WRITTEN PROBLEM: Count how many lines below include the string "before", and give that number without anything else.

MATERIAL SUPPLIED:
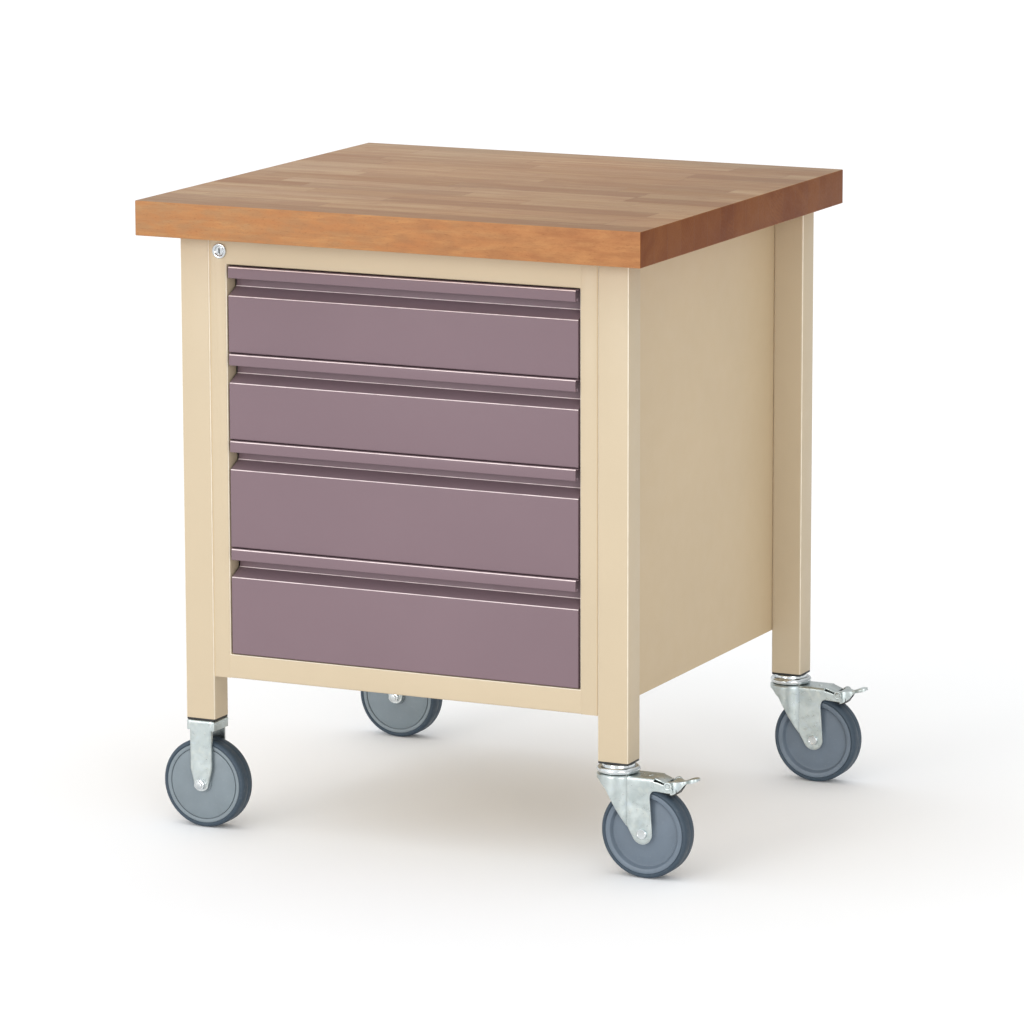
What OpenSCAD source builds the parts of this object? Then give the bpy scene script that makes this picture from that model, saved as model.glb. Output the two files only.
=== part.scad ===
// Mobile workbench: a beech worktop on four square legs, a steel housing with four drawers
// between the legs, two fixed castors on the left and two braked swivel castors on the right.
// X runs along the drawer fronts to the right, Y runs from the front to the back, Z is up.
// The origin is on the floor under the middle of the worktop.

/* [Worktop] */
// Width of the worktop, along the drawer fronts
top_w = 750; // [740:10:900]
// Depth of the worktop, front to back
top_d = 700; // [700:10:800]
// Thickness of the beech worktop
top_t = 48; // [40:1:60]
// Height of the working surface above the floor
bench_h = 880; // [860:10:960]

/* [Legs] */
// Width of a leg, seen from the front
leg_w = 45; // [42:1:50]
// Depth of a leg, seen from the side
leg_d = 40; // [38:1:45]
// Wall thickness of the leg tube
leg_wall = 2; // [1.5:0.5:3]
// How far the worktop stands out past the legs at either side
side_overhang = 40; // [30:5:45]
// How far the worktop stands out in front of the legs
front_overhang = 52; // [40:1:60]
// How far the worktop stands out behind the legs
back_overhang = 8; // [0:1:20]

/* [Housing] */
// Thickness of the folded steel sheet
sheet = 1.5; // [1:0.1:2]
// Width of the upright either side of the drawers
stile_w = 26; // [26:1:30]
// Height of the rail over the drawers
top_rail_h = 39; // [37:1:50]
// Height of the rail under the drawers
bottom_rail_h = 33.5; // [28:0.5:40]

/* [Drawers] */
// Height taken by each of the two upper drawers
shallow_pitch = 120; // [115:5:130]
// Height taken by each of the two lower drawers
deep_pitch = 150; // [140:5:160]
// Length of the drawer slides
rail_length = 550; // [500:10:560]
// Height of the grip strip along the top of a drawer front
strip_h = 16; // [12:1:20]
// Depth of the finger recess behind the grip strip
recess_d = 24; // [20:1:24]

/* [Castors] */
// Diameter of the wheels
wheel_d = 125; // [120:1:126]
// Width of the tyres
wheel_w = 32; // [28:1:34]
// Height of a castor from the floor to its top plate
castor_h = 153; // [151:1:156]
// Distance from the swivel axis to the wheel axle
swivel_offset = 43; // [40:1:44]

/* [Lock] */
// Diameter of the lock's outer ring
lock_d = 21; // [18:0.5:21]
// Distance from the lock's axis to the cam pin
cam_r = 9; // [8.5:0.1:9.2]

/* [Hidden] */
$fn = 48;

// Colours
cream = [0.86, 0.79, 0.66];
mauve = [0.57, 0.48, 0.51];
beech = [0.76, 0.55, 0.38];
zinc = [0.72, 0.75, 0.75];
rim_grey = [0.48, 0.52, 0.57];
tyre_grey = [0.26, 0.32, 0.39];
black = [0.12, 0.12, 0.11];
chrome = [0.80, 0.81, 0.82];

// Places of the legs and the frame
top_z = bench_h - top_t;
leg_x = top_w / 2 - side_overhang - leg_w / 2;
front_leg_y = -top_d / 2 + front_overhang + leg_d / 2;
back_leg_y = top_d / 2 - back_overhang - leg_d / 2;
plug_t = 3;
leg_z = castor_h + plug_t;

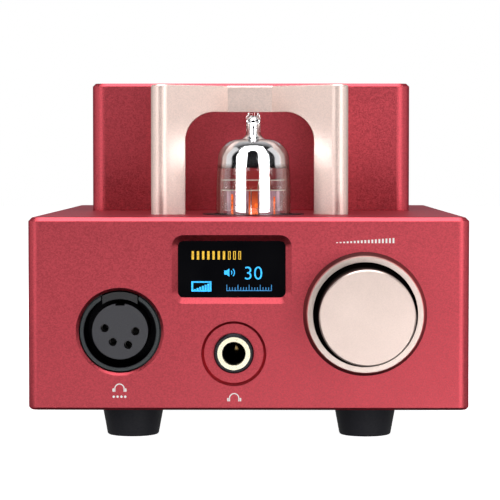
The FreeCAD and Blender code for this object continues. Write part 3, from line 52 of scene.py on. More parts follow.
class Tree:
    """One material's nodes, added by type and wired by socket name."""

    def __init__(self, name, metallic=0.0, roughness=0.5, **sockets):
        self.material = bpy.data.materials.new(name)
        self.material.use_nodes = True
        self.nodes = self.material.node_tree.nodes
        self.links = self.material.node_tree.links
        self.shader = self.nodes["Principled BSDF"]
        self.shader.inputs["Metallic"].default_value = metallic
        self.shader.inputs["Roughness"].default_value = roughness
        for socket, value in sockets.items():
            self.shader.inputs[socket.replace("_", " ")].default_value = value
        self.place = self.add("ShaderNodeTexCoord").outputs["Object"]

    def add(self, kind, settings=None, **inputs):
        node = self.nodes.new(kind)
        for key, value in (settings or {}).items():
            setattr(node, key, value)
        for key, value in inputs.items():
            self.feed(node.inputs[key.replace("_", " ")], value)
        return node

    def feed(self, socket, value):
        if isinstance(value, bpy.types.NodeSocket):
            self.links.new(value, socket)
        else:
            socket.default_value = value

    def math(self, operation, first, second=0.0, third=0.0):
        node = self.nodes.new("ShaderNodeMath")
        node.operation = operation
        for socket, value in zip(node.inputs, (first, second, third)):
            self.feed(socket, value)
        return node.outputs[0]

    def axis(self, letter, source=None):
        split = self.add("ShaderNodeSeparateXYZ", Vector=source or self.place)
        return split.outputs[letter]

    def noise(self, scale, detail=2.0, stretch=(1, 1, 1), roughness=0.5):
        place = self.place
        if stretch != (1, 1, 1):
            place = self.add("ShaderNodeMapping", Vector=place, Scale=stretch).outputs[0]
        return self.add("ShaderNodeTexNoise", Vector=place, Scale=scale, Detail=detail,
                        Roughness=roughness).outputs["Fac"]

    def span(self, value, low, high, to_low=0.0, to_high=1.0):
        node = self.add("ShaderNodeMapRange", Value=value)
        for key, number in (("From Min", low), ("From Max", high), ("To Min", to_low), ("To Max", to_high)):
            self.feed(node.inputs[key], number)
        return node.outputs[0]

    def blend(self, first, second, share):
        """Weighted sum of two numbers, with `share` for the first."""
        return self.math("MULTIPLY_ADD", first, share, self.math("MULTIPLY", second, 1 - share))

    def radius_about(self, centre):
        """Distance from an axis along Y through a centre."""
        across = self.math("SUBTRACT", self.axis("X"), centre.x)
        along = self.math("SUBTRACT", self.axis("Z"), centre.z)
        squares = self.math("MULTIPLY_ADD", across, across, self.math("MULTIPLY", along, along))
        return self.math("SQRT", squares)

    def mix(self, factor, first, second):
        """Colour mix; a mix node's colour sockets are inputs 6 and 7 and output 2."""
        node = self.add("ShaderNodeMix", {"data_type": "RGBA"})
        self.feed(node.inputs["Factor"], factor)
        for socket, value in ((node.inputs[6], first), (node.inputs[7], second)):
            self.feed(socket, (*value, 1.0) if isinstance(value, tuple) and len(value) == 3 else value)
        return node.outputs[2]

    def color(self, value):
        self.feed(self.shader.inputs["Base Color"], value)

    def rough(self, value):
        self.feed(self.shader.inputs["Roughness"], value)

    def relief(self, height, distance, strength=1.0):
        node = self.add("ShaderNodeBump", Height=height, Distance=distance, Strength=strength)
        self.links.new(node.outputs["Normal"], self.shader.inputs["Normal"])


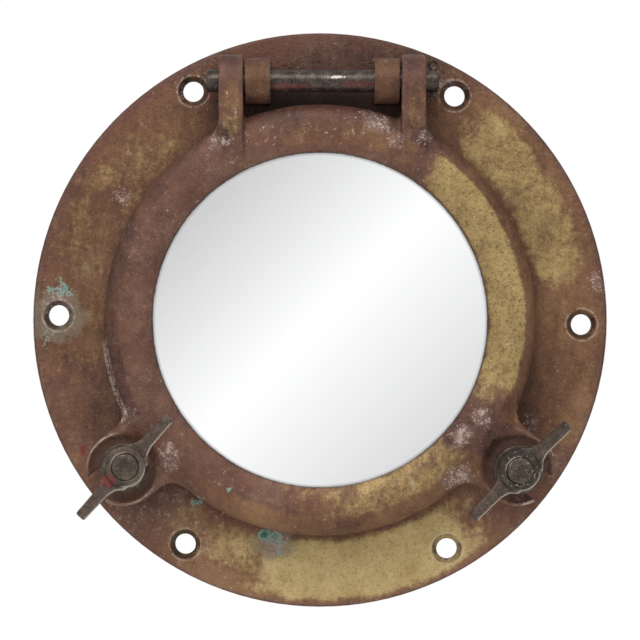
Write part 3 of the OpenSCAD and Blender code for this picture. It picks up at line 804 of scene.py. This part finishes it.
def cardLight(look):
    f = Finish("cardLight")
    across, up, out, radius = polar(f)
    diagonal = (across - up) * math.sqrt(0.5) / (2 * look["reach"]) + 0.5
    tones = ((0.0, look["upperLeft"]), (0.5, 1.0), (1.0, look["lowerRight"]))
    glow = f.ramp(diagonal, [(place, (tone, tone, tone)) for place, tone in tones])
    emission = f.node("ShaderNodeEmission", None, {"Color": glow, "Strength": look["middle"]})
    f.tree.links.new(emission.socket, f.output.inputs[0])
    return f.material


cardHalf, cardAway = cardLook["half"], cardLook["away"]
card = sheetObject("softCard", [(-cardHalf, cardAway, -cardHalf), (-cardHalf, cardAway, cardHalf),
                                (cardHalf, cardAway, cardHalf), (cardHalf, cardAway, -cardHalf)])
dress(card, cardLight(cardLook))
card.visible_camera = False
card.visible_shadow = False

world = bpy.data.worlds.new("paleRoom")
world.use_nodes = True
scene.world = world
tree = world.node_tree
tree.nodes.clear()
seen = tree.nodes.new("ShaderNodeBackground")
seen.inputs[0].default_value = (1, 1, 1, 1)
seen.inputs[1].default_value = studioLook["background"]
room = tree.nodes.new("ShaderNodeBackground")
direction = tree.nodes.new("ShaderNodeTexCoord")
split = tree.nodes.new("ShaderNodeSeparateXYZ")
fade = tree.nodes.new("ShaderNodeMapRange")
fade.interpolation_type = "SMOOTHSTEP"
fade.inputs["From Min"].default_value = studioLook["fadeFrom"]
fade.inputs["From Max"].default_value = studioLook["fadeTo"]
fade.inputs["To Min"].default_value = studioLook["roomDown"]
fade.inputs["To Max"].default_value = studioLook["roomUp"]
path = tree.nodes.new("ShaderNodeLightPath")
choose = tree.nodes.new("ShaderNodeMixShader")
out = tree.nodes.new("ShaderNodeOutputWorld")
tree.links.new(direction.outputs["Generated"], split.inputs[0])
tree.links.new(split.outputs["Z"], fade.inputs[0])
tree.links.new(fade.outputs[0], room.inputs[1])
tree.links.new(path.outputs["Is Camera Ray"], choose.inputs[0])
tree.links.new(room.outputs[0], choose.inputs[1])
tree.links.new(seen.outputs[0], choose.inputs[2])
tree.links.new(choose.outputs[0], out.inputs[0])


def softLight(name, place, size, power):
    # a soft rectangle that faces the window
    data = bpy.data.lights.new(name, "AREA")
    data.shape = "RECTANGLE"
    data.size, data.size_y = size
    data.energy = power
    light = bpy.data.objects.new(name, data)
    light.location = place
    light.rotation_euler = (-Vector(place)).to_track_quat("-Z", "Y").to_euler()
    scene.collection.objects.link(light)


softLight("topLight", place=(-0.25, -1.0, 1.05), size=(1.0, 0.6), power=11)
softLight("lowLight", place=(0.45, -1.0, -0.75), size=(0.4, 0.4), power=3.5)

camera = bpy.data.objects.new("camera", bpy.data.cameras.new("camera"))
camera.data.lens = studioLook["lens"]
camera.data.sensor_width = studioLook["sensor"]
distance = studioLook["viewWidth"] * studioLook["lens"] / studioLook["sensor"]
camera.location = (0, flangeFront - distance, 0)
camera.rotation_euler = (math.pi / 2, 0, 0)
scene.collection.objects.link(camera)
scene.camera = camera
scene.view_settings.view_transform = "Standard"
print("studio lit")
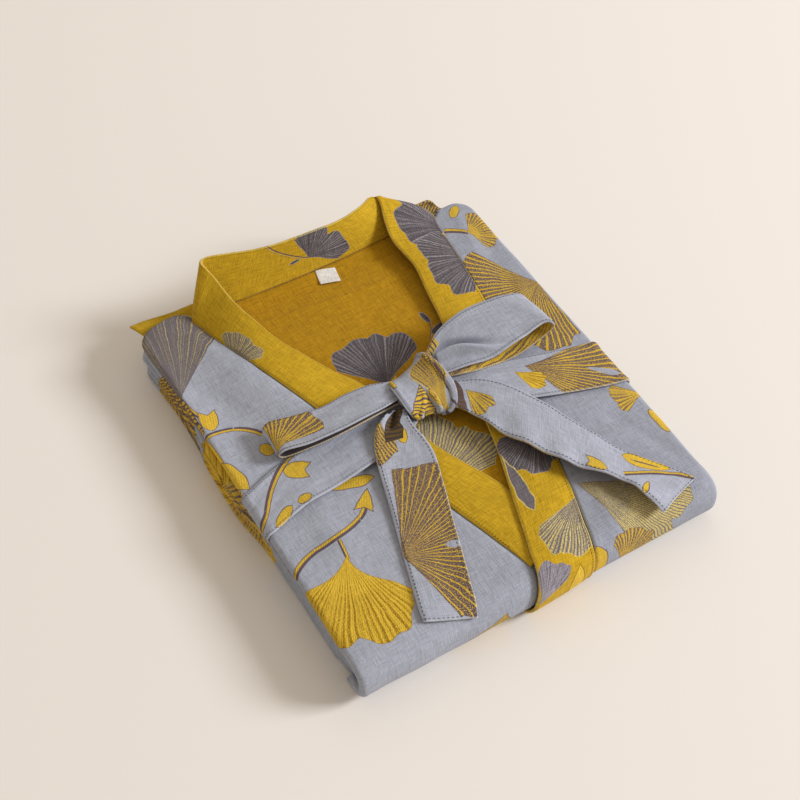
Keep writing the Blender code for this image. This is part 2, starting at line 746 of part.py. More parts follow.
def size_label():
    """A small woven label on the inside of the back neck."""
    turn = Matrix.Rotation(LABEL_TURN, 2)
    rows = []
    for i in range(4):
        row = []
        for j in range(5):
            local = Vector(((j / 4 - 0.5) * LABEL_SIZE[0], (i / 3 - 0.5) * LABEL_SIZE[1]))
            place = Vector(LABEL_CENTRE) + turn @ local
            lift = LABEL + GAP - BACK_DEPTH + 0.0006 * (1 - i / 3)
            row.append(Vector((*place, stack_height(*place) + lift)))
        rows.append(row)
    return cloth("size_label", rows, LABEL, WHITE, flip=True)


for old in list(bpy.data.objects):
    bpy.data.objects.remove(old)

ROBE = bpy.data.collections.new("kimono_robe")
CUTTERS = bpy.data.collections.new("cutters")
for group in (ROBE, CUTTERS):
    bpy.context.scene.collection.children.link(group)
FRAME = bpy.data.objects.new("robe_origin", None)
FRAME.location = FRAME_SHIFT
ROBE.objects.link(FRAME)

layers = folded_layers()
front_panel("front_right", -1, SEAM_RIGHT)
front_panel("front_left", 1, SEAM_LEFT)
back_body()
collar()
sleeve_right()
sleeve_left()
sash_stretch("sash_right", -1, SASH_RIGHT, False)
sash_stretch("sash_left", 1, SASH_LEFT, True)
sash_knot()
bow_loop("loop_right", LOOP_RIGHT, 36, 4)
bow_loop("loop_left", LOOP_LEFT, 36, 4, flip=True)
bow_tail("tail_right", TAIL_RIGHT, 20, 4, 0.0)
bow_tail("tail_left", TAIL_LEFT, 24, 5, TAIL_WAVE, flip=True)
size_label()

cut(layers, back_bed())
cut(layers, sash_bed("sash_bed_right", -1, SASH_RIGHT))
cut(layers, sash_bed("sash_bed_left", 1, SASH_LEFT))
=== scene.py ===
import math
from functools import partial
from types import SimpleNamespace
import bmesh
import bpy
from mathutils import Matrix, Vector, noise


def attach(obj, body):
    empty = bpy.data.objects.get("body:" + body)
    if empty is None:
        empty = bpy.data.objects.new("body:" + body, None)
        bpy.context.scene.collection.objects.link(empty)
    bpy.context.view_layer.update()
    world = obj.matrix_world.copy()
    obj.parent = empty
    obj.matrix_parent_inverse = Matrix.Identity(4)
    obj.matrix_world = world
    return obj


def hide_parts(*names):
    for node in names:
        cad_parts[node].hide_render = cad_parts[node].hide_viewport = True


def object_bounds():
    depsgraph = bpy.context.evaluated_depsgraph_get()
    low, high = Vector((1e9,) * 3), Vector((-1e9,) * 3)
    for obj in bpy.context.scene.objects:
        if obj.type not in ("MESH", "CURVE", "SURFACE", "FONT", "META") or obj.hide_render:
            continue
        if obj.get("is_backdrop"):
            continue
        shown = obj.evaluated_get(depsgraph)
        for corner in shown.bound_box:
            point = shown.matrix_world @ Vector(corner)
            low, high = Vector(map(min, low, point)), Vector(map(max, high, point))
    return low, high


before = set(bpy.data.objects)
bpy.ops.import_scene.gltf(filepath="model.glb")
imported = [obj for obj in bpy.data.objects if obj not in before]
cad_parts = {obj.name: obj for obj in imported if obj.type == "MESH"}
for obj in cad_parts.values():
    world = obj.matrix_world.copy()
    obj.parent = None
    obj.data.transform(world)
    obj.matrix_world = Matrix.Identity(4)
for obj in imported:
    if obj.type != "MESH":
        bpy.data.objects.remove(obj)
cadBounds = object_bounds()
print("frame loaded")

# Metres, in the stack's own frame: the neck is towards +y. shift takes it to the part's frame.
stack = {
    "shift": Vector((0.0041, -0.0089, 0.0)),
    "halfWidth": 0.160, "halfLength": 0.180, "height": 0.0410, "crown": 0.0015,
    "rise": 0.0022, "wrapX": 0.0293, "wrapSlope": 0.232, "wrapRamp": 0.030,
    "roll": 0.0042, "corner": 0.012, "rimX": 0.1558, "rimY": 0.1758, "shoulderX": 0.123,
    "foldReach": 0.023, "foldStart": -0.157, "foldArc": 0.0236, "square": 0.8,
    "drawIn": 0.0070, "drawFrom": 0.118, "pull": 0.0040,
}
stack["foldEnd"] = stack["foldStart"] - math.pi * stack["foldArc"]
stack["backRun"] = stack["rimX"] - stack["corner"] - stack["shoulderX"]
stack["rimLength"] = (stack["backRun"] + math.pi / 2 * stack["corner"]
                      + stack["rimY"] - stack["corner"] - stack["foldEnd"])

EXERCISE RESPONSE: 2